Reproduce, word for word, only the lines from the one containing "The OpenSCAD and" through the one containing "to its panel.", both included.

>> Start Excerpted data

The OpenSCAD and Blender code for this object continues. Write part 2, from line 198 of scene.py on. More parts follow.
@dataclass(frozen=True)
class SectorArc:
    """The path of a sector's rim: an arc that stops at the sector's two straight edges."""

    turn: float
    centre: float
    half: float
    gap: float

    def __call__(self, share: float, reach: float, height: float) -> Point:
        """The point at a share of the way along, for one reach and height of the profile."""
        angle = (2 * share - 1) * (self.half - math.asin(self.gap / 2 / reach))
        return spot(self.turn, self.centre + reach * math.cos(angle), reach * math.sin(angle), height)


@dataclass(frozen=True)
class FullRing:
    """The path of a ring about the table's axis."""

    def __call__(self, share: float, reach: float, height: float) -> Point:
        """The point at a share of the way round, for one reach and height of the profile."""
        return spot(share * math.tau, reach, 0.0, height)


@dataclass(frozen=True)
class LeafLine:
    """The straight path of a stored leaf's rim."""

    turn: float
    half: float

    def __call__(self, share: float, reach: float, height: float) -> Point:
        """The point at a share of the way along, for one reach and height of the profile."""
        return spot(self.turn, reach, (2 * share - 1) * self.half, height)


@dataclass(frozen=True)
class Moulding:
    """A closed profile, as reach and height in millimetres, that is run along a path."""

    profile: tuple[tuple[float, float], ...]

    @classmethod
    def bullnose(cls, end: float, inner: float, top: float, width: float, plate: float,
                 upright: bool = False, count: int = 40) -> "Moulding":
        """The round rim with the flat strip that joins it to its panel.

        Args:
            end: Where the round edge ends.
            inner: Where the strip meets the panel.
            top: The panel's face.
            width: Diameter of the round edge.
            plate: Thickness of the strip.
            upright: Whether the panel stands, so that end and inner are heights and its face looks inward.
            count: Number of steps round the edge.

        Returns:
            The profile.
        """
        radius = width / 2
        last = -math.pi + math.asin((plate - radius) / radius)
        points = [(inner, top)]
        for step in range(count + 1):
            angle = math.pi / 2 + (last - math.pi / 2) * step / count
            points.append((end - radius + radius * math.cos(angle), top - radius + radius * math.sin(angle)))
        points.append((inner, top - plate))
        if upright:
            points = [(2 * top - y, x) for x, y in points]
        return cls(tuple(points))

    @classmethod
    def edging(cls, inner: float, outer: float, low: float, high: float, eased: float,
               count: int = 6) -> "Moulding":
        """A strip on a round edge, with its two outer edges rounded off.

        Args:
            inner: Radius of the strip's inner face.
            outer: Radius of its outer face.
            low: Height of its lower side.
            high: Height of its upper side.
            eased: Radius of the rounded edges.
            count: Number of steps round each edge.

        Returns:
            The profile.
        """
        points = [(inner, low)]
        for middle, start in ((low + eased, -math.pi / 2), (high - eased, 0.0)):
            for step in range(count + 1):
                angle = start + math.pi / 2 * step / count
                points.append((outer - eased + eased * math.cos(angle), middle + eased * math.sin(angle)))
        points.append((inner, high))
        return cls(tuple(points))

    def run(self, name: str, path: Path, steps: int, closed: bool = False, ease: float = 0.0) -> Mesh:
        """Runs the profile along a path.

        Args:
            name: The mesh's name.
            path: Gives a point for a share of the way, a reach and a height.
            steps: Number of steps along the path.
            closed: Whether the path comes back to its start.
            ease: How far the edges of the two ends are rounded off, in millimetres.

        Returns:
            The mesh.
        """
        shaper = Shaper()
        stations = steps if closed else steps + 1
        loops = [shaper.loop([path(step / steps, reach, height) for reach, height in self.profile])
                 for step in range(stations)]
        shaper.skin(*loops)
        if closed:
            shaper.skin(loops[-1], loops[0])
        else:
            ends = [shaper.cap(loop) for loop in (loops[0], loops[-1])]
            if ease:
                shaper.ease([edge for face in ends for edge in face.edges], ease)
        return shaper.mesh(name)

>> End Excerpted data
>> Start Excerpted data

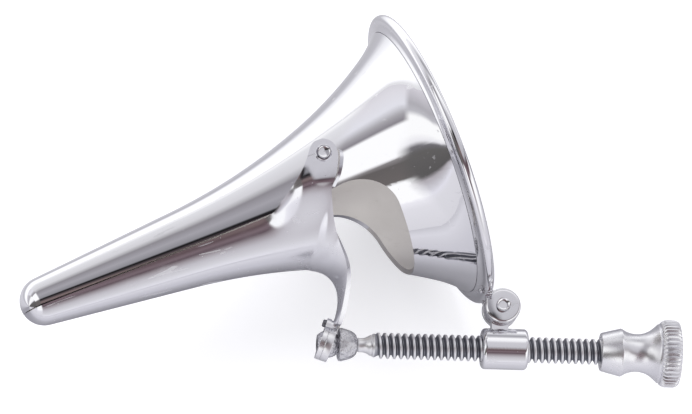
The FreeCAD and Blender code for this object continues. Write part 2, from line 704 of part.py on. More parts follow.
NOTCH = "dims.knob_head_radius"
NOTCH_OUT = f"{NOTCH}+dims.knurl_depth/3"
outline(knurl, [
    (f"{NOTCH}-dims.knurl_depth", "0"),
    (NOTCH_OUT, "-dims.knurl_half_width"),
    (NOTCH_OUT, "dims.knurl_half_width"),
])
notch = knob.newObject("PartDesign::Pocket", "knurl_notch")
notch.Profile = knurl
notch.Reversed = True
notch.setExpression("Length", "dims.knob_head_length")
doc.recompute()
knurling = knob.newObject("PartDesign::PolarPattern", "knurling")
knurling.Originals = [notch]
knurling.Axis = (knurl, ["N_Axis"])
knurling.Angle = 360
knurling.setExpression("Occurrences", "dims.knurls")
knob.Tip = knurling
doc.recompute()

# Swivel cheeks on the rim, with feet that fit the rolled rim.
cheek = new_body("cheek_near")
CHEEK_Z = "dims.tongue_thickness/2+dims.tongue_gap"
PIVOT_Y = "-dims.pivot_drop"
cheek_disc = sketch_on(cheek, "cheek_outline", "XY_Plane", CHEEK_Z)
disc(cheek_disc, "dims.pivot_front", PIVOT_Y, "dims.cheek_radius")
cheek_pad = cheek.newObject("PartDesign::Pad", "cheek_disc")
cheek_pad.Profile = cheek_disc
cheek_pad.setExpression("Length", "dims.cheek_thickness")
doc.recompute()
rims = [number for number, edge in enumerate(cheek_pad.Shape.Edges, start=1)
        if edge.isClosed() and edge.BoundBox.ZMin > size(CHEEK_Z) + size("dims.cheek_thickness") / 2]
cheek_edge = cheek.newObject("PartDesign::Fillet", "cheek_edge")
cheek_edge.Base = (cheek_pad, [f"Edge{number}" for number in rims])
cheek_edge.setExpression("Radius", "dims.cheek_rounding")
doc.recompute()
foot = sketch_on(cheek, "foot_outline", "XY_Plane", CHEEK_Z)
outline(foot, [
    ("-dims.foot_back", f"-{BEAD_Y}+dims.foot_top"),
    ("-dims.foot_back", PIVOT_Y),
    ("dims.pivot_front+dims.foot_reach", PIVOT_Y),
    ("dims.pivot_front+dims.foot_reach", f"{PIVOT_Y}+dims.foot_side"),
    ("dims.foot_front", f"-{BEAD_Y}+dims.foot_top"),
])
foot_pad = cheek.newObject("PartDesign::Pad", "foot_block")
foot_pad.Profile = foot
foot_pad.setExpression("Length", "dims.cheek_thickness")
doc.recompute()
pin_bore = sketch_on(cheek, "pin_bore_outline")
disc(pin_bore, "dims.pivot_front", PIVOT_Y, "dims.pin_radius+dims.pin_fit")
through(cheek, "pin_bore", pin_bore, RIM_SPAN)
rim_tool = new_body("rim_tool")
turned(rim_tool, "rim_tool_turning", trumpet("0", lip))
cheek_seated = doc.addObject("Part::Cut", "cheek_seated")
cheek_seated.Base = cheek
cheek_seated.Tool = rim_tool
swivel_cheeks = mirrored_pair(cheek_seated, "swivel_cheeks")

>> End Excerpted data

The completed task:
The OpenSCAD and Blender code for this object continues. Write part 2, from line 198 of scene.py on. More parts follow.
@dataclass(frozen=True)
class SectorArc:
    """The path of a sector's rim: an arc that stops at the sector's two straight edges."""

    turn: float
    centre: float
    half: float
    gap: float

    def __call__(self, share: float, reach: float, height: float) -> Point:
        """The point at a share of the way along, for one reach and height of the profile."""
        angle = (2 * share - 1) * (self.half - math.asin(self.gap / 2 / reach))
        return spot(self.turn, self.centre + reach * math.cos(angle), reach * math.sin(angle), height)


@dataclass(frozen=True)
class FullRing:
    """The path of a ring about the table's axis."""

    def __call__(self, share: float, reach: float, height: float) -> Point:
        """The point at a share of the way round, for one reach and height of the profile."""
        return spot(share * math.tau, reach, 0.0, height)


@dataclass(frozen=True)
class LeafLine:
    """The straight path of a stored leaf's rim."""

    turn: float
    half: float

    def __call__(self, share: float, reach: float, height: float) -> Point:
        """The point at a share of the way along, for one reach and height of the profile."""
        return spot(self.turn, reach, (2 * share - 1) * self.half, height)


@dataclass(frozen=True)
class Moulding:
    """A closed profile, as reach and height in millimetres, that is run along a path."""

    profile: tuple[tuple[float, float], ...]

    @classmethod
    def bullnose(cls, end: float, inner: float, top: float, width: float, plate: float,
                 upright: bool = False, count: int = 40) -> "Moulding":
        """The round rim with the flat strip that joins it to its panel.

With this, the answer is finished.